WARNING: The following contains graphic descriptions of the attacks that are unfortunately necessary to put this puzzle together.

First, the attack on Julie Helgeson at Granite Park Chalet seemed to fit the pattern of defensive behavior. Julie was severely wounded but left alive. The fact that the bear did not return for her in the two hours before she was found indicates that the attack was not predatory. While the bear may have had that idea at one point, it clearly lost interest and broke off the attack, either because Julie lost consciousness or played dead after being drug from the camp. The death of Michele Koons at Trout Lake was mercifully swift and her body was partially consumed, indicating clear predatory intention. It doesn't make sense to me that the bear would attack one girl, leave her, and traverse nine miles to kill and eat another. On top of that, the Trout Lake bear seemed to stay in the immediate vicinity of Trout and McDonald Lakes, harassing whomever he could find, and a bear matching the same description and aggressiveness as that one entered the campsite earlier in the night, as Michele and her friends were going to bed, and took some food.

That said, the fact that the bear responsible for Julie's death was never conclusively identified is still a mystery. A sow with cubs was shot and believed to be the killer, though there is no clear evidence proving it. Personally, I think this bear is the more likely culprit. Considering the defensive nature of the attack, the presence of cubs would be a clear instigator. It's strange, though, that the bear saw a threat in this situation. Julie and her boyfriend were in a designated camping area that people often frequent and were lying still and quiet when the bear entered camp, doing nothing to provoke it. After the sow was killed, it was found that a pad on one of her paws was partially cut off and hanging by a flap of skin, an injury that would have caused tremendous pain, provoking not only a bad attitude but possibly a mental derangement of its own. The presence of cubs coupled with the short-fuse mentality of a mother bear, egged on by dull, enraging pain could have easily created a very unstable animal. The fact that no human remains were found in the bear's stomach is not proof of the bear's innocence, just that it never fully switched over to predatory mode.

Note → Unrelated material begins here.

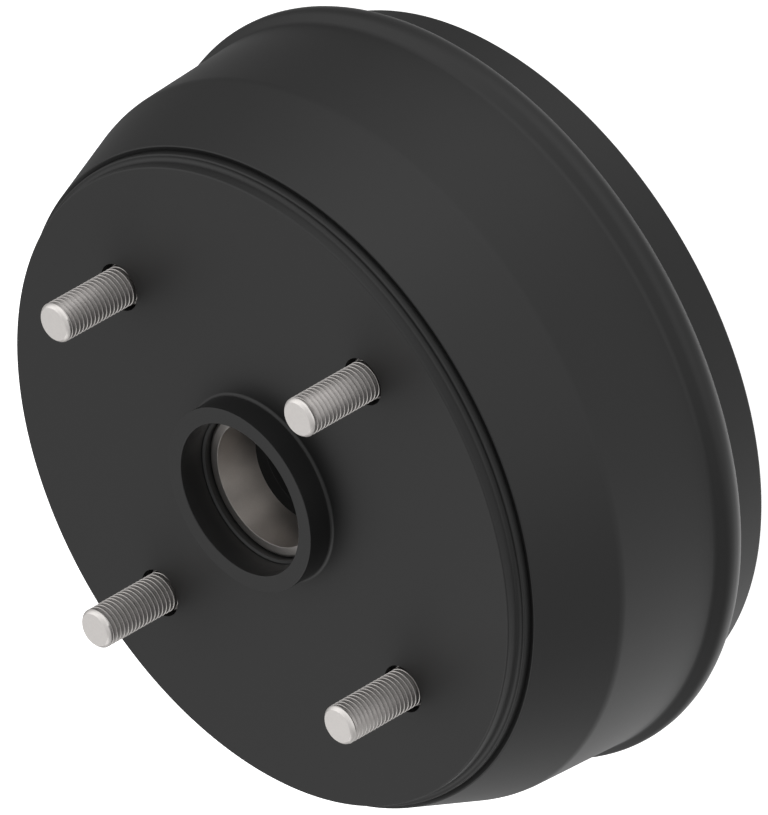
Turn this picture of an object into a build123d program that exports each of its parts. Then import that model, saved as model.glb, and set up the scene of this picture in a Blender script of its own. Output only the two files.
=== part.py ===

What this person I was conversing with could not accept was that two separate bears turned killer in the same night, an event that is beyond improbable. I think of the story of Mary Pat Mahoney, a 22 year-old girl killed and preyed upon by two grizzlies working together in Glacier Park in 1976. These same two predators had been raiding campsites and behaving very aggressively towards people for some time. If the night of the grizzlies was improbable, this one is off the charts. All of this led me to ponder the attitude that many bear advocates have about the dark side of the animal they love. With the increase in Yellowstone bear attacks, I've heard many of them respond with confusion and denial. Some have been quick to put all the blame on the victims while others believe that bear attacks are somehow all "propaganda". Truthfully, I understand where a lot of them are coming from. I remember the days when I was a bear attack apologist, when human lives were nothing more than statistics on a piece of paper, but those days are long in the past. After reading four dozen books, talking to almost as many people, and following this path for so long, the dark side of the bear has been unavoidable. To me, authors like Doug Peacock paint the most accurate picture of the bear and its mentality. It's a picture of an animal that's much like human beings: complex, intelligent, emotional, shaped by their sum total of life experiences, a creature entrenched firmly in a very gray area with some individuals leaning more towards the light gray and some leaning more towards the dark gray.

That's ultimately what fascinates me the most about grizzlies more than any other bear. At the moment, a whole new way of thinking about the black bear is sweeping the country but the grizzly remains a puzzling enigma. To me, the idea of peaceful co-existence with black bears is not that revolutionary. All one has to do is compare the number of black bears remaining in the lower 48 states of North America with the number of grizzlies to see which of the two is more docile and easier to get along with. The grizzly is a very volatile animal and - even though danger of attacks is exaggerated to an excessive degree - is partly responsible for giving itself the bad reputation its been stuck with. Here is an animal that has left a big question mark in the wake of almost all attempts that have been made to get along with it, a challenging animal that demands your respect and still makes no guarantees, a rogue that, in its arrogance and pride, refuses to conform to any whims our society seeks to place on it. That, to me, is the best thing about the grizzly. They make us look a little closer and work a little harder. They let us know that they're willing to get along but that they hold the cards and they will make the final call on their own fate. They are undeniably the ultimate symbol of true wilderness.


  1. It is my understanding that Julie and her boyfriend used a fairly newly-designated camping area, and not one that many people had previously occupied (see the Sports Illustrated article on the event). The sow may have perceived a threat, since she was not used to campers in that spot.

  2. That's true. The campground at that time was just being built, unknowingly on a trail corridor the bears were using to get to the garbage dump. It has since been re-located. I'll be hiking into that area this Sunday.